“Jaoon Kahan Bata Ae Dil” — the cry of those condemned to be free
“I am free to do as I please…you are jealous of my freedom aren’t you?” says the protagonist of Aadish Keluskar’s Jaoon Kahan Bata Ae Dil. And I am immediately reminded of Sartre’s “Man is condemned to be free” in Being and Nothingness. Unpredictable, Jaoon Kahan is a film that starts out in a way that one may assume is about ‘moments of being’. Long shots and conversations paced realistically with the sounds of the street as the only provider of any background music, makes us feel like we are intruding a couple’s innocent banter. But as the movie progresses the tone gets increasingly unsteady.
An accountant and his girlfriend meet up on a Saturday as it’s the only day of the week they are free from work to celebrate (both have different reasons) at café Gulshan.
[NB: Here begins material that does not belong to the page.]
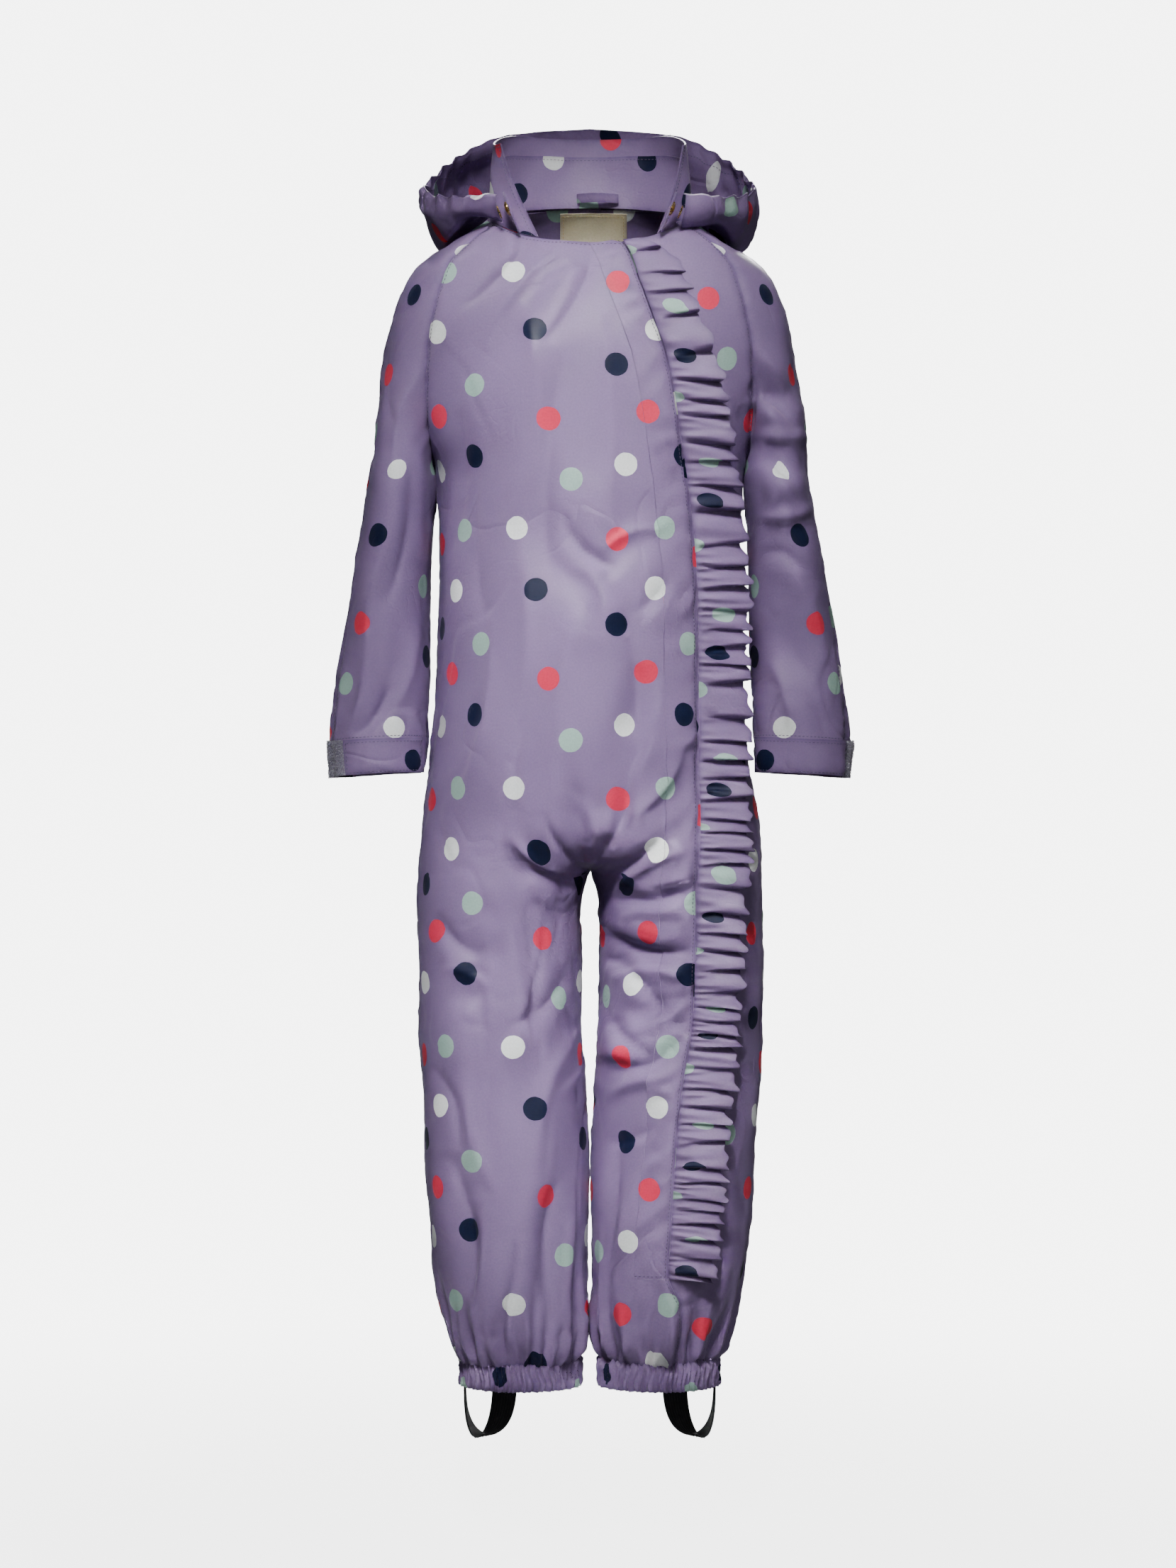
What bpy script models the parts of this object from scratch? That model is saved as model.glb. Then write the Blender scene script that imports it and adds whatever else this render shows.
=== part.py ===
"""A toddler's hooded shell coverall, filled out as worn, with its hollows open.

The tables give the garment's sections in millimetres; the model is in metres, with +Z up,
+X at the wearer's left and the front towards -Y. The origin is the middle of the neck base,
where the wearer's shoulders hold the garment up. Every cloth piece is a wall worked out from
one shared surface, so neighbouring pieces meet at their seams with an even gap.
"""

import math
from collections import namedtuple

import bpy
import numpy as np
from mathutils import Matrix

MM = 0.001

# ---------------------------------------------------------------- driving sizes, in millimetres

CLOTH = 1.5            # wall of the body and sleeve panels
SEAM_GAP = 0.3         # between neighbouring pieces
LAYER_GAP = 0.3        # between a panel and what lies on it
TAB_CLOTH = 1.4
FRILL_CLOTH = 1.0
CASING_CLOTH = 2.2
ELASTIC = 1.4

# Raglan stations from the neck to the underarm: the seam point at the front, how much higher it
# is at the back, the outermost point, the arm's half depth and opening angle, and the middle of
# the front and of the back at the same station.
Raglan = namedtuple("Raglan", "x y z rise out_x out_z half_depth opening front_y front_z back_y back_z")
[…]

The first half is replete with harmless jokes, teasing and poking fun at each other’s flaws with the male protagonist chiming “Life is a comedy”. So, even as one may assume this to be a comedy, Jaoon Kahan is nothing but the Trojan horse of movies.
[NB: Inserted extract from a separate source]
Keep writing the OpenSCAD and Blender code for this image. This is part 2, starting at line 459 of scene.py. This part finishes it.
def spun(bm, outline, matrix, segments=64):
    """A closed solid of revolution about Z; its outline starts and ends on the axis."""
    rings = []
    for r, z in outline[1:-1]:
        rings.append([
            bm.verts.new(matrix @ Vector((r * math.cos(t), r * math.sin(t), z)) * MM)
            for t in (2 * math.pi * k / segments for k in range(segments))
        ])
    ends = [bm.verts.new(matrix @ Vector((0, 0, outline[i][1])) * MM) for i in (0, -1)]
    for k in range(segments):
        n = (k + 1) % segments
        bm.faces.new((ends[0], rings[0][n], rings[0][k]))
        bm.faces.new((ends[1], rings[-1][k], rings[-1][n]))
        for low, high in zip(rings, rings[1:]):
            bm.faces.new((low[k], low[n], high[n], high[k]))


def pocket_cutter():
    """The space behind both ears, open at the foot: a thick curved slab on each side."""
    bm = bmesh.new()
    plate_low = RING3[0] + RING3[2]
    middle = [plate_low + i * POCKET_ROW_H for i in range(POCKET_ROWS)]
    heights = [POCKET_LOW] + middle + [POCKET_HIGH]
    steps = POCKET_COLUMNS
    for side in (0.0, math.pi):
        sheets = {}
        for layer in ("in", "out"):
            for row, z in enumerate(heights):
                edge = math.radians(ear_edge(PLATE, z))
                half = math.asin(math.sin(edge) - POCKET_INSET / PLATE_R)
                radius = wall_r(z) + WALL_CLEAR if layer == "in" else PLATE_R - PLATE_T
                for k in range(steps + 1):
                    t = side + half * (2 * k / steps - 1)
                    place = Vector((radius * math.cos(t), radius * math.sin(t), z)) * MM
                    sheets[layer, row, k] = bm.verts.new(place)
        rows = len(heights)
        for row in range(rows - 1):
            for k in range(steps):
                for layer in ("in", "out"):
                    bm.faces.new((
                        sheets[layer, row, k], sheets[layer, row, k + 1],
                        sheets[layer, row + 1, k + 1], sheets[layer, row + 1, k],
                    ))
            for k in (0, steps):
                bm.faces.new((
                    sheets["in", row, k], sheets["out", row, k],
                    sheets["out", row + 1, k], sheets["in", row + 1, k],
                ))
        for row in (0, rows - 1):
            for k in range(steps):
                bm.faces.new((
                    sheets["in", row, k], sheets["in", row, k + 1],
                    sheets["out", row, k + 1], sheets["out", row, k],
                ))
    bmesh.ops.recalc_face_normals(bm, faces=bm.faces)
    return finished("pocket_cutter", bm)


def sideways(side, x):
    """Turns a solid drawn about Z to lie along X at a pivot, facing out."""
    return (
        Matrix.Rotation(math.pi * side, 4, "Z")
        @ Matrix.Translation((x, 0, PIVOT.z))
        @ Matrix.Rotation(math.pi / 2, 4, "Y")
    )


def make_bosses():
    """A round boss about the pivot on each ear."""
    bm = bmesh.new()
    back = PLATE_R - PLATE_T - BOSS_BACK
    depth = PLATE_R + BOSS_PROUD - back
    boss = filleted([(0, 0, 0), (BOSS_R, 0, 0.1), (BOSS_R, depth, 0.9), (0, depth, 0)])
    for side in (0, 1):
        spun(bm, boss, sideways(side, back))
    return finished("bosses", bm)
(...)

The character of the male protagonist has obvious similarities with Jimmy Porter from John Osborne’s Look Back in Anger, an intelligent but cynical man of the working class who takes pride in his blatant honesty and fearlessness to talk about what he feels; be it politics (his sharp criticism along with Joginder, the taxi driver, of the ruling government and every other opposition party), how his lover isn’t conventionally attractive or about how he hates her friend Sunita (like Jimmy from Look Back in Anger expresses disgust for his wife’s friend Helena). Similar to a character who would be a product of the Angry Young Man movement of the 50's in Britain, the protagonist, with his snotty tirades is a perfect embodiment of the disillusioned middle class.
The female lead, on the other hand, is one with high hopes and romantic ideas of life and love that are consistently being shaken off by her beau, only to easily reappear (to the dismay of the male lead). Most interestingly, what, in the beginning seems like excessive psychological dependence by her soon turns out to be the male protagonist who relies on her for validation and a sense of identity. Nonetheless it represents a dysfunctional helping relationship and the reason for much pain and bitterness.
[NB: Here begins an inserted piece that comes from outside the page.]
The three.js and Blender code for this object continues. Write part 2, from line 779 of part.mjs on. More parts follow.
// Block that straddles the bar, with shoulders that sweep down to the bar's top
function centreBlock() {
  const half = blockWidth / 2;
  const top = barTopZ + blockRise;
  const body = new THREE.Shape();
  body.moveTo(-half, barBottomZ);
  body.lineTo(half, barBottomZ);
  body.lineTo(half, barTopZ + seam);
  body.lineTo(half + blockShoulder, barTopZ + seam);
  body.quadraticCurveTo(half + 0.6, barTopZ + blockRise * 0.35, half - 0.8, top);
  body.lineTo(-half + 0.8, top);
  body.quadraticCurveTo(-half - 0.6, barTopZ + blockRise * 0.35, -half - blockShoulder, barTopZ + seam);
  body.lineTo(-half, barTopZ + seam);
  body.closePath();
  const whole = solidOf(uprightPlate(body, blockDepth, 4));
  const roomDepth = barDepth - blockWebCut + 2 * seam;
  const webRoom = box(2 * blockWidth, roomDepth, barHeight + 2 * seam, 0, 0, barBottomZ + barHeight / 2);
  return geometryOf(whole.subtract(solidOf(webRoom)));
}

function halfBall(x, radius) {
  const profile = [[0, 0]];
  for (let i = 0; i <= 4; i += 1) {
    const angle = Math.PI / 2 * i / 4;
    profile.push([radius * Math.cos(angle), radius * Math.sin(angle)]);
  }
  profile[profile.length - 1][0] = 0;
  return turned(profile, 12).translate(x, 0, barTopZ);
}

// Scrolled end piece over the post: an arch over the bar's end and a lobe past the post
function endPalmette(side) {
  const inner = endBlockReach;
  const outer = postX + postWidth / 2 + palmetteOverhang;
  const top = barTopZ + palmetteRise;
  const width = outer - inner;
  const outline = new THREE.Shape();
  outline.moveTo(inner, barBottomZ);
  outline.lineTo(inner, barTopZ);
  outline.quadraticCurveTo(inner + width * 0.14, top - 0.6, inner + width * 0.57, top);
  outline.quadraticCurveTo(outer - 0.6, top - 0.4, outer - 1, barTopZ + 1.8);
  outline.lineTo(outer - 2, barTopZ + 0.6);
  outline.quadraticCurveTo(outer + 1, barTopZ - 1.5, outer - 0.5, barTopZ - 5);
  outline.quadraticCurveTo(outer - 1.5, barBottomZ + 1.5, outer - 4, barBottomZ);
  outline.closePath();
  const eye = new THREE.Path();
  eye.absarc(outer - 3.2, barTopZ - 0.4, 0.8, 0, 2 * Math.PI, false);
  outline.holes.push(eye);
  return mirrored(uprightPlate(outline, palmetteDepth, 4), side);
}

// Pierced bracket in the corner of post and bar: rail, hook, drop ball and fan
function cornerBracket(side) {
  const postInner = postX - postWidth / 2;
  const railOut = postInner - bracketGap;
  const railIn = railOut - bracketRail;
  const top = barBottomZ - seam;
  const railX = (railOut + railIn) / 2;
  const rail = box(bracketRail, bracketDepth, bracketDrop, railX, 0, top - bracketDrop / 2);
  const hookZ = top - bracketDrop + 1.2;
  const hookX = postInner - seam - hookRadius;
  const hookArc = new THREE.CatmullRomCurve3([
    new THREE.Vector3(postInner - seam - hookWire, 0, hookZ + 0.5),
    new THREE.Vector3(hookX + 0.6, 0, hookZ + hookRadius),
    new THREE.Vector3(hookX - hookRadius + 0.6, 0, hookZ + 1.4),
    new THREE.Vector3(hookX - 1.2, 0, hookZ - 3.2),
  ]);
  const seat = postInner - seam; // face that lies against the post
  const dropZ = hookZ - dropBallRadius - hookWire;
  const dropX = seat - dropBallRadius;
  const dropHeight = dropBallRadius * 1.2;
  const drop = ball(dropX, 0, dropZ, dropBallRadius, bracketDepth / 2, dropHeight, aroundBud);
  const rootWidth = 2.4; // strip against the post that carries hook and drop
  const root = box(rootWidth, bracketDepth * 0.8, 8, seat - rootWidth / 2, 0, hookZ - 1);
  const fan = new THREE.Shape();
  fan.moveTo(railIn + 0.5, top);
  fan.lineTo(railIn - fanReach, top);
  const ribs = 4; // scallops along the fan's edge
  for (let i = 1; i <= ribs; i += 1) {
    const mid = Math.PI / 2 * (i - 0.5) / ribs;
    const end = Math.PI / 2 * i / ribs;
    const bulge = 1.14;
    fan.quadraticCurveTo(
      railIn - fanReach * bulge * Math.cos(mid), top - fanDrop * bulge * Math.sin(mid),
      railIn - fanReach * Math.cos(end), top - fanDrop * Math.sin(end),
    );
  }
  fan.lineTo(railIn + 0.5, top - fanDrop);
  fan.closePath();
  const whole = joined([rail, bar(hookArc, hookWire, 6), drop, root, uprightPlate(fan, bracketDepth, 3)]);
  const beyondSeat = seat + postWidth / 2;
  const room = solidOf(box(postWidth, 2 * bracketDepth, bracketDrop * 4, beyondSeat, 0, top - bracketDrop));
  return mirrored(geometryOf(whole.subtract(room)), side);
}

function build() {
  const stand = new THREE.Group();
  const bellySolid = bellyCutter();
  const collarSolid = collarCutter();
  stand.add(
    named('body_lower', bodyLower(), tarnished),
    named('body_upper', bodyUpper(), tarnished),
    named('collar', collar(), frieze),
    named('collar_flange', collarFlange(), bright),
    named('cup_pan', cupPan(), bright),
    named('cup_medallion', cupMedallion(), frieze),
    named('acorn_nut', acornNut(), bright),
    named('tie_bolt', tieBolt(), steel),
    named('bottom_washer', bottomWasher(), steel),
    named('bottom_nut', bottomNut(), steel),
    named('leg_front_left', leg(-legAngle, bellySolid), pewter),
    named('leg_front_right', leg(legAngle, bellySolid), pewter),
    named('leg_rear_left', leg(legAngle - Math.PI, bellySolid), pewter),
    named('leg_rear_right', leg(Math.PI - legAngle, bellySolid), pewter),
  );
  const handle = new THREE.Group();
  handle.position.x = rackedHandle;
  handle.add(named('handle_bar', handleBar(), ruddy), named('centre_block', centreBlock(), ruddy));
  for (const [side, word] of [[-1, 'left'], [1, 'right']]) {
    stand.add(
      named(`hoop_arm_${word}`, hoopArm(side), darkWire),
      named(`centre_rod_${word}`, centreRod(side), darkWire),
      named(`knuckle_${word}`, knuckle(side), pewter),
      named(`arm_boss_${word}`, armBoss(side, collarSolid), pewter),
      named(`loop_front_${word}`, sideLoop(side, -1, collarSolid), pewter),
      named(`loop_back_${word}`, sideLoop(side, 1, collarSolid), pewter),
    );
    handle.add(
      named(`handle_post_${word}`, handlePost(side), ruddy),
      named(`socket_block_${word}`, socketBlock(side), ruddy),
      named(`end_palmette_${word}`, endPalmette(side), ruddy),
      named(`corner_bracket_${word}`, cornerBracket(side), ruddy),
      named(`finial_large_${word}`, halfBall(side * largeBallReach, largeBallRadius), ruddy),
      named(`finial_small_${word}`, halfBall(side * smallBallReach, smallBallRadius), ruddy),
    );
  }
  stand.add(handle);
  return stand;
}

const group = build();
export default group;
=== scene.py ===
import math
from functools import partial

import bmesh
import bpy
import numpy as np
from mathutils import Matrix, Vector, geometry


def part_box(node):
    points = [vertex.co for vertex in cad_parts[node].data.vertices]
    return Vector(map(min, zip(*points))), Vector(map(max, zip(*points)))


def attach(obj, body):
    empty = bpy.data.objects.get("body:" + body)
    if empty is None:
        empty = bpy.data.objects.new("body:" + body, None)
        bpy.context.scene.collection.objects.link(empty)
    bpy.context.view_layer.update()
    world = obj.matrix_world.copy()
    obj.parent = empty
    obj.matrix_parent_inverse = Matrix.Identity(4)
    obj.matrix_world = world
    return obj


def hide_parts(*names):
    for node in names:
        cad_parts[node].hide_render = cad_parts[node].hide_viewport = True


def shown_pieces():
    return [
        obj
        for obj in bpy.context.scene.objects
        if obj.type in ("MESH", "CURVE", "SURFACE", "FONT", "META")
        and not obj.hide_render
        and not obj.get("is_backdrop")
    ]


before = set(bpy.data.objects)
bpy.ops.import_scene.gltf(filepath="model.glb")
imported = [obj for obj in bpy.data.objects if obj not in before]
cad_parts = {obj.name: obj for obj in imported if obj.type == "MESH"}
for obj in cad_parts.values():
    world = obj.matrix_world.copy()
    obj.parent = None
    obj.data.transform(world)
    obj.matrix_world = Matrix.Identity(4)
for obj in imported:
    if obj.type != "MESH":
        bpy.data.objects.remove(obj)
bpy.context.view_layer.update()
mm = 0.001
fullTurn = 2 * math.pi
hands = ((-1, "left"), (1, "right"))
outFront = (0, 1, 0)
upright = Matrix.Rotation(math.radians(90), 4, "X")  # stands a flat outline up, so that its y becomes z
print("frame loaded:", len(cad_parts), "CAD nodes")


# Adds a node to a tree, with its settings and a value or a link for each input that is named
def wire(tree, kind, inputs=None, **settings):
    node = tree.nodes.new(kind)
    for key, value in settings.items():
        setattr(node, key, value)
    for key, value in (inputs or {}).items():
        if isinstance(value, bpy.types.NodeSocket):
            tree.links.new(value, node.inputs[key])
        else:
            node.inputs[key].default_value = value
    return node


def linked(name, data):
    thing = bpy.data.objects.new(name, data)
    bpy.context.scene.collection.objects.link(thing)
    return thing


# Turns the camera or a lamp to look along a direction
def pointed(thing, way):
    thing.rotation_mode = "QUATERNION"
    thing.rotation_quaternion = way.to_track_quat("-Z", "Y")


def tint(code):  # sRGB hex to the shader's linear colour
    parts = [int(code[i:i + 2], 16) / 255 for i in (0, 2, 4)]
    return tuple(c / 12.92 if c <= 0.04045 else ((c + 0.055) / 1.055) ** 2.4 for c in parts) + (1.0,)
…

A tale of love, sex, freedom, relationships, the complexities of life in a city, loneliness and codependency and the consequent paranoia, wrapped in an impeccable script which is also self-aware (the conversation about how he’ll be in serious trouble of he spoke openly about politics in a movie script which was earlier done by Keluskar), compelling characters and a twist that will make you want to go back to the start and avert disaster, Jaoon Kahan Bata Ae Dil is everything cinema was born for.